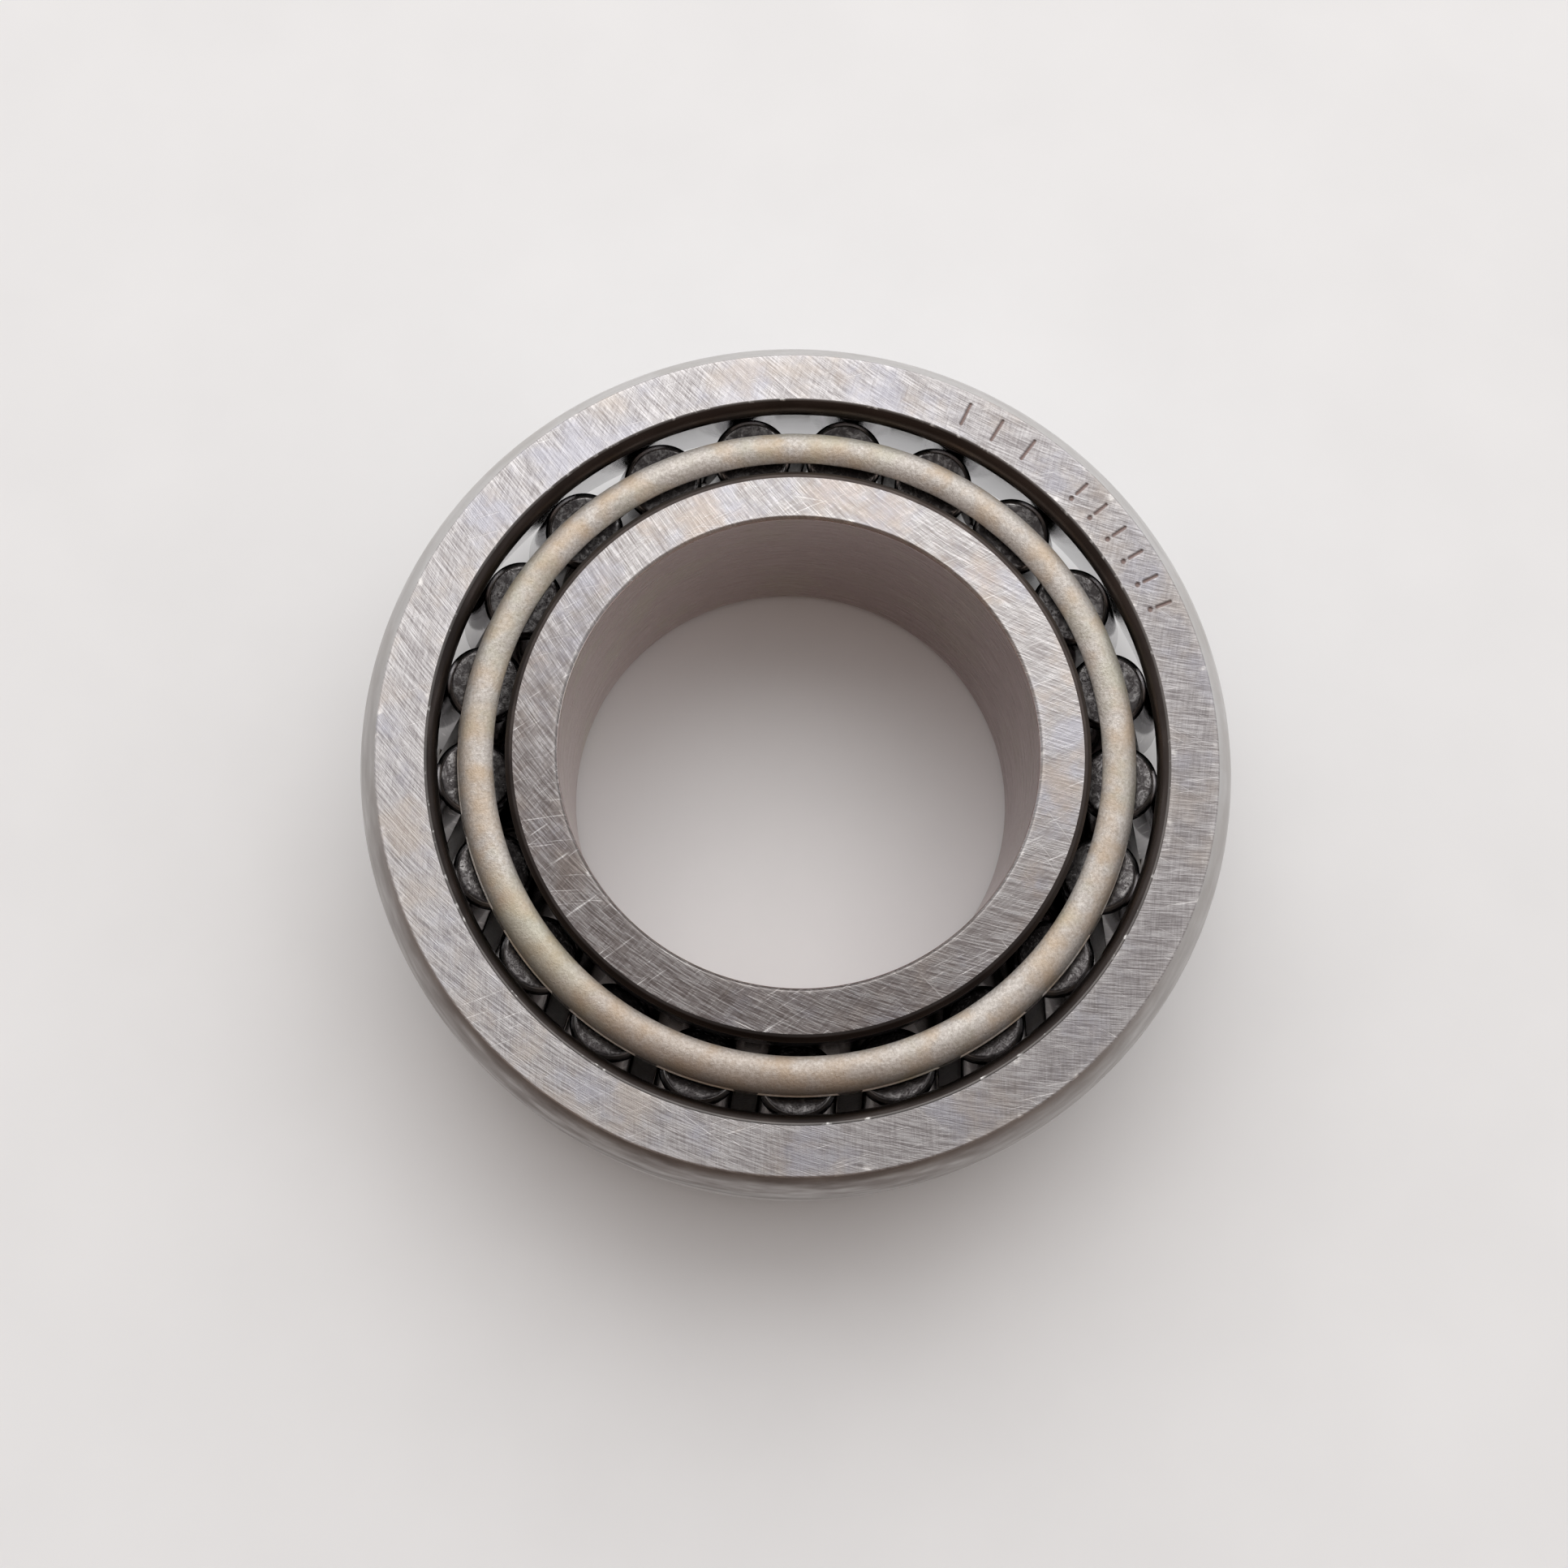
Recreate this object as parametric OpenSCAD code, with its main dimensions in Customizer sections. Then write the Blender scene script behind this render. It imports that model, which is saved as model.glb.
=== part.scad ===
// Single-row tapered roller bearing, 30 x 55 x 17 mm, in millimetres and degrees.
// The origin is the centre of the inner ring's back face, which stands on z = 0.
// +Z runs up the axis, out through the outer ring's back face.
// All raceways and rollers are cones that share one apex on the axis, above the bearing,
// so the rollers roll without sliding.  Profiles are drawn with x as the radius and y as z.

/* [Boundary sizes] */
// Bore diameter of the inner ring
bore_d = 30; // [29:0.1:31]
// Outside diameter of the outer ring
outer_d = 55; // [54.5:0.1:57]
// Height from the inner ring's back face to the outer ring's back face
total_width = 17; // [16.6:0.1:18]
// Width of the outer ring
cup_width = 13; // [12:0.1:13]

/* [Raceways] */
// Angle between the axis and the outer raceway
contact_angle = 16; // [15.5:0.1:16.5]
// Diameter of the outer raceway, carried on up to the outer ring's back face
cup_small_d = 44.44; // [44.2:0.02:44.8]
// Half angle of a roller's taper
taper_angle = 1.75; // [1.6:0.05:1.8]

/* [Rollers] */
// Number of rollers
roller_count = 21; // [18:1:21]
// Length of a roller
roller_length = 11.7; // [11:0.1:11.8]
// Height of the centre of a roller's small end
roller_top = 14.5; // [14.3:0.05:14.6]
// Bevel at the small end
small_bevel = 0.35; // [0.2:0.05:0.4]
// Bevel at the large end
large_bevel = 0.4; // [0.3:0.05:0.5]
// Radius of the lathe centre mark in the large end
centre_mark_r = 1.1; // [0.8:0.1:1.4]
// Angle of the first roller, counted from +X
first_roller = 12.5; // [0:0.5:17]

/* [Inner ring] */
// Diameter of the small rib that keeps the rollers on
small_rib_d = 36.6; // [36.4:0.1:37]
// Diameter of the large rib that guides the rollers' large ends
large_rib_d = 43; // [42:0.1:43.5]
// Bevel between the small rib and the front face
rib_bevel = 0.3; // [0.2:0.05:0.5]
// Bevel between the bore and the front face
bore_bevel = 0.2; // [0.1:0.05:0.4]
// Radius of the bore's corner at the back face
bore_corner = 1.3; // [0.8:0.1:1.5]
// Radius of the large rib's corner at the back face
rib_corner = 0.5; // [0.3:0.1:0.8]
// Radius of the grinding grooves at both ends of the raceway
groove_r = 0.3; // [0.2:0.05:0.35]

/* [Outer ring] */
// Radius of the outer corner at the back face
back_corner = 3; // [2.6:0.1:3.2]
// Height of that corner, which meets the back face at an edge
back_corner_depth = 2.47; // [2.2:0.01:2.55]
// Radius of the outer corner at the thin front face
front_corner = 0.8; // [0.5:0.1:0.9]
// Radius of the rounded mouth between back face and raceway
mouth_round = 1.12; // [1.05:0.01:1.3]
// Depth of the mouth below the back face
mouth_depth = 1; // [0.9:0.05:1.04]
// Bevel on the raceway's edge at the front face
front_edge = 0.3; // [0.2:0.05:0.4]

/* [Stamped marks] */
// Depth of the marks in the outer ring's back face
mark_depth = 0.06; // [0.03:0.01:0.1]
// Height of a tall mark, along the radius
mark_height = 1.7; // [1:0.1:2]
// Width of a mark's stroke
mark_stroke = 0.2; // [0.1:0.02:0.3]
// Radius of the circle that the marks stand on
mark_circle = 24.75; // [24.6:0.05:24.9]

/* [Cage] */
// Thickness of the cage's sheet
sheet = 0.9; // [0.7:0.05:0.95]
// Distance from the rollers' axes out to the middle of the sheet
cage_stand_off = 0.81; // [0.75:0.01:0.9]
// Outer radius of the curled bead at the small end
bead_r = 1.29; // [1.1:0.01:1.32]
// Angle by which the bead's curl stops short of a half turn
bead_open = 38; // [0:1:44]
// Height of the top of the bead
bead_top = 16.75; // [16.6:0.05:16.9]
// Gap between a pocket's sides and its roller
pocket_gap = 0.12; // [0.08:0.01:0.15]
// Gap between a pocket's ends and its roller
pocket_end_gap = 0.25; // [0.15:0.05:0.3]
// Width of the solid ring beyond the rollers' large ends
end_ring = 1.5; // [1.2:0.1:1.7]

/* [Running gaps] */
// Gap between a roller and each raceway
running_gap = 0.02; // [0.01:0.005:0.05]
// Gap between a roller's large end and the large rib
rib_gap = 0.04; // [0.02:0.01:0.08]
// Gap between a roller's small end and the small rib
small_rib_gap = 0.35; // [0.25:0.05:0.4]

/* [Hidden] */
$fn = 180;
bore_r = bore_d / 2;
outer_r = outer_d / 2;
cup_front = total_width - cup_width;
axis_angle = contact_angle - taper_angle;
apex_z = total_width + cup_small_d / 2 / tan(contact_angle);
roller_start = (apex_z - roller_top) / cos(axis_angle);
pitch_angle = 360 / roller_count;
cut_margin = 1;
tall_marks = [63.9, 58.6, 53.1];
short_marks = [43.2, 39.1, 34.8, 30.6, 26.4, 22.1];

// A point s along a roller's axis from its small end and w out from that axis, as [radius, z]
function by_roller(s, w) = [
    (roller_start + s) * sin(axis_angle) + w * cos(axis_angle),
    apex_z - (roller_start + s) * cos(axis_angle) + w * sin(axis_angle)
];
// How far out from the roller's axis a radius lies, at s along it
function out_to(radius, s) = (radius - by_roller(s, 0)[0]) / cos(axis_angle);
// Radius of a roller at s along its axis
function roller_r(s) = (roller_start + s) * tan(taper_angle);
// Radius of the outer raceway at height z
function cup_track_r(z) = (apex_z - z) * tan(contact_angle) + running_gap / cos(contact_angle);
function roller_name(i) = str("roller_", i < 10 ? "0" : "", i);

// What a turning tool takes off a corner at the origin to leave the radius r there.
// The arc meets the upright side smoothly, depth away from the corner; where depth is less
// than r it meets the other side at an edge.  dir points from the corner into the metal.
module corner_cut(r, dir, depth) {
    mirror([dir[0] < 0 ? 1 : 0, 0, 0])
        mirror([0, dir[1] < 0 ? 1 : 0, 0])
            difference() {
                translate([-cut_margin, -cut_margin]) square([r + cut_margin, depth + cut_margin]);
                translate([r, depth]) circle(r);
            }
}

// Outer ring: a plain ring whose inside is the outer raceway
module cup_profile() {
    throat_z = total_width - mouth_depth;
    throat_r = cup_track_r(throat_z);
    edge_r = cup_track_r(cup_front + front_edge);
    difference() {
        polygon([
            [throat_r, total_width],
            [throat_r, throat_z],
            [edge_r, cup_front + front_edge],
            [edge_r + front_edge, cup_front],
            [outer_r, cup_front],
            [outer_r, total_width]
        ]);
        translate([outer_r, total_width]) corner_cut(back_corner, [-1, -1], back_corner_depth);
        translate([outer_r, cup_front]) corner_cut(front_corner, [-1, 1], front_corner);
        translate([throat_r, total_width]) corner_cut(mouth_round, [1, -1], mouth_depth);
    }
}

// One stamped stroke: a bar with round ends, length along the radius
module stroke(length) {
    half = (length - mark_stroke) / 2;
    translate([-half, -mark_stroke / 2, 0]) cube([2 * half, mark_stroke, 2 * mark_depth]);
    for (x = [-half, half]) translate([x, 0, 0]) cylinder(d = mark_stroke, h = 2 * mark_depth, $fn = 24);
}

// Plain tally marks: three tall bars, then six short bars with a dot inside each
module marks() {
    translate([0, 0, total_width - mark_depth]) {
        for (a = tall_marks) rotate(a) translate([mark_circle, 0, 0]) stroke(mark_height);
        for (a = short_marks) rotate(a) {
            translate([mark_circle + mark_height / 6, 0, 0]) stroke(mark_height * 2 / 3);
            translate([mark_circle - mark_height / 2 + mark_stroke, 0, 0])
                cylinder(d = mark_stroke * 1.6, h = 2 * mark_depth, $fn = 24);
        }
    }
}

module cup() {
    color("#b9b4b2") difference() {
        rotate_extrude() cup_profile();
        marks();
    }
}

// Inner ring: bore, inner raceway and the two ribs that hold the rollers
module cone_profile() {
    small_s = -small_rib_gap;
    large_s = roller_length + rib_gap;
    small_corner = by_roller(small_s, -roller_r(small_s) - running_gap);
    large_corner = by_roller(large_s, -roller_r(large_s) - running_gap);
    small_rib_r = small_rib_d / 2;
    large_rib_r = large_rib_d / 2;
    difference() {
        polygon([
            [bore_r, 0],
            [large_rib_r, 0],
            by_roller(large_s, out_to(large_rib_r, large_s)),
            large_corner,
            small_corner,
            by_roller(small_s, out_to(small_rib_r, small_s)),
            [small_rib_r, total_width - rib_bevel],
            [small_rib_r - rib_bevel, total_width],
            [bore_r + bore_bevel, total_width],
            [bore_r, total_width - bore_bevel]
        ]);
        translate([bore_r, 0]) corner_cut(bore_corner, [1, 1], bore_corner);
        translate([large_rib_r, 0]) corner_cut(rib_corner, [-1, 1], rib_corner);
        translate(small_corner) circle(groove_r);
        translate(large_corner) circle(groove_r);
    }
}

module cone() {
    color("#a8a2a0") rotate_extrude() cone_profile();
}

// Cage sheet in section: a conical wall just outside the rollers' axes and a curled bead on top.
// The block around them is drawn with square corners, then the bead's outside and inside are cut.
module cage_profile() {
    wall_out = cage_stand_off + sheet / 2;
    wall_in = cage_stand_off - sheet / 2;
    bead_w = wall_out - bead_r;
    bead_s = (roller_top + bead_w * sin(axis_angle) - bead_top + bead_r) / cos(axis_angle);
    bead = by_roller(bead_s, bead_w);
    wall_end = roller_length + pocket_end_gap + end_ring;
    difference() {
        polygon([
            bead,
            bead + bead_r * [-1, tan(bead_open)],
            bead + bead_r * [-1, 1],
            bead + bead_r * [tan(45 - axis_angle / 2), 1],
            by_roller(wall_end, wall_out),
            by_roller(wall_end, wall_in),
            by_roller(bead_s, wall_in)
        ]);
        translate(bead) circle(bead_r - sheet);
        translate(bead) difference() {
            polygon(2 * bead_r * [[0, 0], [-1, 0], [-1, 1], [1, 1], [cos(axis_angle), sin(axis_angle)]]);
            circle(bead_r);
        }
    }
}

// Stands what is drawn along +Z on a roller's axis, small end first, at roller i
module at_roller(i, s = 0) {
    start = by_roller(s, 0);
    rotate([0, 0, first_roller + (i - 1) * pitch_angle])
        translate([start[0], 0, start[1]])
            rotate([0, 180 - axis_angle, 0])
                children();
}

module cage() {
    small_s = -pocket_end_gap;
    large_s = roller_length + pocket_end_gap;
    color("#c4bcb0") difference() {
        rotate_extrude() cage_profile();
        for (i = [1:roller_count])
            at_roller(i, small_s)
                cylinder(
                    r1 = roller_r(small_s) + pocket_gap,
                    r2 = roller_r(large_s) + pocket_gap,
                    h = large_s - small_s
                );
    }
}

// Tapered roller with bevelled ends and a shallow centre mark in the large end
module roller(i) {
    small_r = roller_r(0);
    large_r = roller_r(roller_length);
    color("#8f8c8c") at_roller(i) rotate_extrude($fn = 96) polygon([
        [0, 0],
        [small_r - small_bevel, 0],
        [roller_r(small_bevel), small_bevel],
        [roller_r(roller_length - large_bevel), roller_length - large_bevel],
        [large_r - large_bevel, roller_length],
        [centre_mark_r, roller_length],
        [0, roller_length - centre_mark_r / 5]
    ]);
}

cup();
cone();
cage();
for (i = [1:roller_count])
    roller(i);
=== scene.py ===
import bpy
import numpy as np
from mathutils import Matrix, Vector


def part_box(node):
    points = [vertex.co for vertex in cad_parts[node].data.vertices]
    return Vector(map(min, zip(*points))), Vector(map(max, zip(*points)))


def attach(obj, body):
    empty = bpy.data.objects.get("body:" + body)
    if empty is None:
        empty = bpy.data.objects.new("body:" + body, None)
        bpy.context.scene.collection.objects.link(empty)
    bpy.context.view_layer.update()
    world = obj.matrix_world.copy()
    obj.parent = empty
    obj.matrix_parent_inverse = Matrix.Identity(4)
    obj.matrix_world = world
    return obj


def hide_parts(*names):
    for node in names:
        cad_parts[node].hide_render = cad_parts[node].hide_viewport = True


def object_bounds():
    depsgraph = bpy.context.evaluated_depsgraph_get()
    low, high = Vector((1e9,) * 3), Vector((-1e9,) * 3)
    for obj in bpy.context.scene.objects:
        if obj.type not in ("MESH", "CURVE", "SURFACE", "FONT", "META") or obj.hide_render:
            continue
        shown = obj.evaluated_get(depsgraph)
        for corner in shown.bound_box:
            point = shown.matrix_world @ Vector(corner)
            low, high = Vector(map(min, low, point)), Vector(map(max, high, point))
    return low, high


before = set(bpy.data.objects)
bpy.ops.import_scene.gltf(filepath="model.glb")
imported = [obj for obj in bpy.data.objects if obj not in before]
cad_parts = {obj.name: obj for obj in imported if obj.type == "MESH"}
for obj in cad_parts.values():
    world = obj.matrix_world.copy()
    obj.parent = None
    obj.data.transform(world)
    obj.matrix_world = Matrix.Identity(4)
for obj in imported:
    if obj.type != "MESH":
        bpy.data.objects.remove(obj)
cad_box = [list(corner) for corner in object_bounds()]

# ---------------------------------------------------------------------------------------------
# Camera.  A hand-held close view from a little on the near side of straight above, so that the
# far side of the bore shows its wall.  It has no shift and no depth of field.
# ---------------------------------------------------------------------------------------------
top_of_part = cad_box[1][2]
camera_place = (-0.004615, -0.029152, top_of_part + 0.119197)
camera_tilt = Vector((0.221, -0.030, 0.0))
sensor_width = 36.0
lens_length = 45.35
nearest_seen = 0.005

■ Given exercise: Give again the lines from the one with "shallow centre mark in the large end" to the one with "point = shown.matrix_world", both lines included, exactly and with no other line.

■ Answer to the exercise:
// Tapered roller with bevelled ends and a shallow centre mark in the large end
module roller(i) {
    small_r = roller_r(0);
    large_r = roller_r(roller_length);
    color("#8f8c8c") at_roller(i) rotate_extrude($fn = 96) polygon([
        [0, 0],
        [small_r - small_bevel, 0],
        [roller_r(small_bevel), small_bevel],
        [roller_r(roller_length - large_bevel), roller_length - large_bevel],
        [large_r - large_bevel, roller_length],
        [centre_mark_r, roller_length],
        [0, roller_length - centre_mark_r / 5]
    ]);
}

cup();
cone();
cage();
for (i = [1:roller_count])
    roller(i);
=== scene.py ===
import bpy
import numpy as np
from mathutils import Matrix, Vector


def part_box(node):
    points = [vertex.co for vertex in cad_parts[node].data.vertices]
    return Vector(map(min, zip(*points))), Vector(map(max, zip(*points)))


def attach(obj, body):
    empty = bpy.data.objects.get("body:" + body)
    if empty is None:
        empty = bpy.data.objects.new("body:" + body, None)
        bpy.context.scene.collection.objects.link(empty)
    bpy.context.view_layer.update()
    world = obj.matrix_world.copy()
    obj.parent = empty
    obj.matrix_parent_inverse = Matrix.Identity(4)
    obj.matrix_world = world
    return obj


def hide_parts(*names):
    for node in names:
        cad_parts[node].hide_render = cad_parts[node].hide_viewport = True


def object_bounds():
    depsgraph = bpy.context.evaluated_depsgraph_get()
    low, high = Vector((1e9,) * 3), Vector((-1e9,) * 3)
    for obj in bpy.context.scene.objects:
        if obj.type not in ("MESH", "CURVE", "SURFACE", "FONT", "META") or obj.hide_render:
            continue
        shown = obj.evaluated_get(depsgraph)
        for corner in shown.bound_box:
            point = shown.matrix_world @ Vector(corner)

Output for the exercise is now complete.